Run, Rabbit, Run by Robert Cantwell, Aug. 27, 1973

After the dogs are placed in the starting boxes there is a long pause for dramatic effect, and the presiding judge says quietly, “O.K., run ’em, John.”  Brahma pushes the streetcar lever across 15 copper segments of the rheostat as far to the right as it will go.  The rabbit flashes into motion beyond the first turn.  At full power the rabbit whips around the second turn and into the backstretch, its high clearance off the racing surface suggesting a bird rather than a mammal.  Before coming to the final turn Braham cuts off the power entirely and the rabbit slows down as it coasts past the starting boxes at the head of the stretch.

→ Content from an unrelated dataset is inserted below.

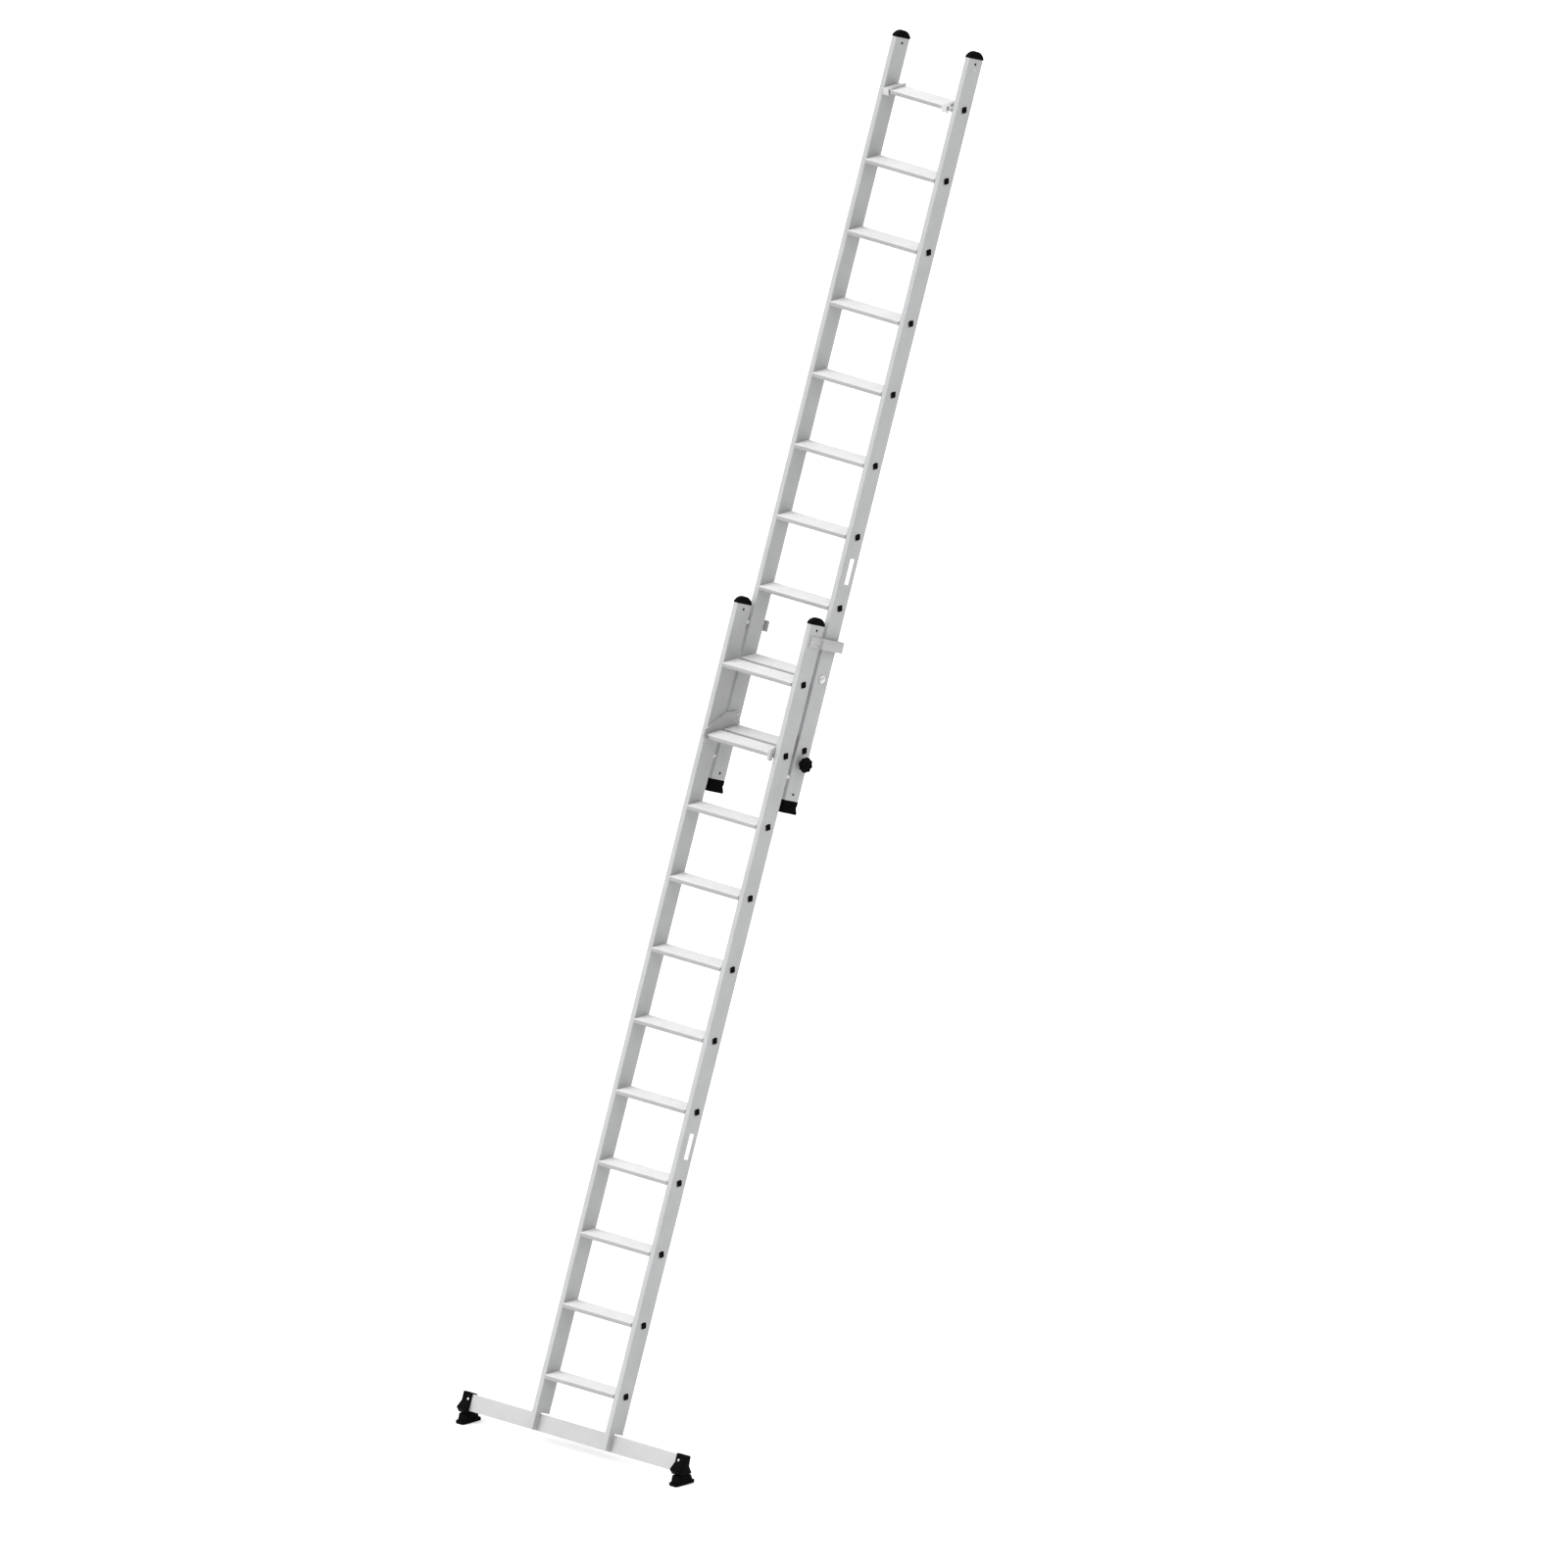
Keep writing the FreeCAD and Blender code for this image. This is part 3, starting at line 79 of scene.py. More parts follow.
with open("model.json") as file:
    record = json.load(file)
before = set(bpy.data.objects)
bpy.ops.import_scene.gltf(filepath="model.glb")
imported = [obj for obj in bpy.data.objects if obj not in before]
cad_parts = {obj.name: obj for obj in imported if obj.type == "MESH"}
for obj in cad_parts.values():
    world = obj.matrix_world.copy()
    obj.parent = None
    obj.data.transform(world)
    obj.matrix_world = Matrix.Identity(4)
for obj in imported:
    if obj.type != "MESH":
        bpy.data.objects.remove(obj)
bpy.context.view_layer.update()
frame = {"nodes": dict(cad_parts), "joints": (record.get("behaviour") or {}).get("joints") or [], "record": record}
joints = {joint["name"]: joint for joint in frame["joints"]}


def middle(node):
    """The centre of a CAD node's box."""
    low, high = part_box(node)
    return (low + high) / 2


# The ladder's own axes, from the slide that runs along the stiles.
UP = Vector(joints["fly_slide"]["axis"]).normalized()
BACK = Vector((0, UP.z, -UP.y))
ACROSS = Vector((1, 0, 0))
FOOT_END = middle("lower_tread_01") - LOWER_FIRST * UP
FOOT_END.x = 0
LADDER = Matrix((
    (ACROSS.x, BACK.x, UP.x, FOOT_END.x),
    (ACROSS.y, BACK.y, UP.y, FOOT_END.y),
    (ACROSS.z, BACK.z, UP.z, FOOT_END.z),
    (0, 0, 0, 1),
))
LEAN = math.atan2(UP.y, UP.z)


# ---------------------------------------------------------------- mesh helpers

def finish_mesh(bm, name, material, body, replaced=()):
    bmesh.ops.remove_doubles(bm, verts=bm.verts, dist=1e-6)
    bmesh.ops.recalc_face_normals(bm, faces=bm.faces)
    mesh = bpy.data.meshes.new(name)
    bm.to_mesh(mesh)
    bm.free()
    piece = bpy.data.objects.new(name, mesh)
    bpy.context.scene.collection.objects.link(piece)
    mesh.materials.append(material)
    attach(piece, body)
    for node in replaced:
        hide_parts(node)
    return piece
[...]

The doors open, the dogs dash onto the track and Braham ups the power to about half speed to keep the rabbit 40 feet in front of the racers.  If the lure is too far ahead, the dogs lose sight of the rabbit and get confused. 

Brahma works the control constantly during the race, moving the lever back and forth to keep the rabbit just in front of the leading dogs.  In the backstretch he puts the power on and the rabbit takes a long lead.  Coming into the stretch he cuts the power down and the dogs almost catch the rabbit.  As the lure moves past the grandstand he keeps it only 20 feet in front of the leaders.  It is an art, a rare and specialized one–Braham once had three consecutive dead heats.

Braham’s work is not over when the dogs cross the finish line, since the greyhounds do not know the race is over.  Stopping them was once a major problem.  In England it was a practice to toss the skin of a real hare onto the track so the dogs would be distracted by it and remain in one place long enough for the handlers to round them up.  In America a curtain once was drawn across the track beyond the first turn to stop the dogs.  At some tracks a second curtain was drawn behind them.  Now, after passing finish the rabbit is pushed up to full speed.  It rounds the first turn and folds into an escape hatch on the rail.  Simultaneously, lights appear in a glassed-in box nearby.  Inside two more artificial rabbits bounce up and down, backward and forward, while a whistling mechanism gives off frightened, squealing sounds.  “The greyhounds put on the brakes immediately, and their attention is attracted by the lifelike rabbits in the glass box,” says The Heart of Greyhound Racing.

That is easy to believe.  It is a scene Franz Kafka would have loved, one in which he would have found some remote parallel to the fate of modern man.  The whole enterprise relies on dogs speeding forever after something they cannot possibly catch and which is not even what they think it is; their prey is kept just out of reach by some remote agency they cannot see and whose motives they could not imagine.

“I only work about 440 seconds a night,” said John Braham, stepping out of the control booth and mopping his brow.  The operators of greyhound tracks these days are so intent on living down the scandals of the past that there is an almost alarming candor in their offices.  There is a friendly insistence on displaying the innumerable safeguards they take to prevent dishonesty, protection against hazards one could not imagine except for the demonstration of how they have been overcome.  The scandals have been lived down.  Nine states now have legalized greyhound racing; three new tracks, two in New Hampshire and one in Mobile have opened this year; and the Greyhound Hall of Fame, presenting a more attractive side of the sport’s history than does a biography of Al Capone, was recently started in Abilene, Kans.  Everywhere in the business one hears that greyhound racing now ranks seventh among spectator sports in the U.S.  In Florida the pari-mutual handle and revenue at the 17 greyhound tracks are greater than those of thoroughbred and harness races and jai alai combined.

Ironically, the modern era of dog racing, with its honesty and discipline, its shiny new tracks and plastic-eyed mechanical rabbits, still retains some of the simple freshness and country flavor of the old coursing days.  This is particularly the case in the afternoon races at a place like Bonita Springs, where elderly patrons doze in the sunlight, watching the herons over the trees beyond the track, and rouse themselves to walk leisurely to the windows (kept open past post time to accommodate the slowest bettor) if they see a dog they like.  It can even be that way at a big track such as the one in Miami Beach, which adjoins an enormous enclave of senior citizens.  There sprightly oldsters exchange racing tips with comely 60-year-old girls.  It is the old days, charming and quietly exciting, and it is kept going by rabbits that are never caught and never scream in pain.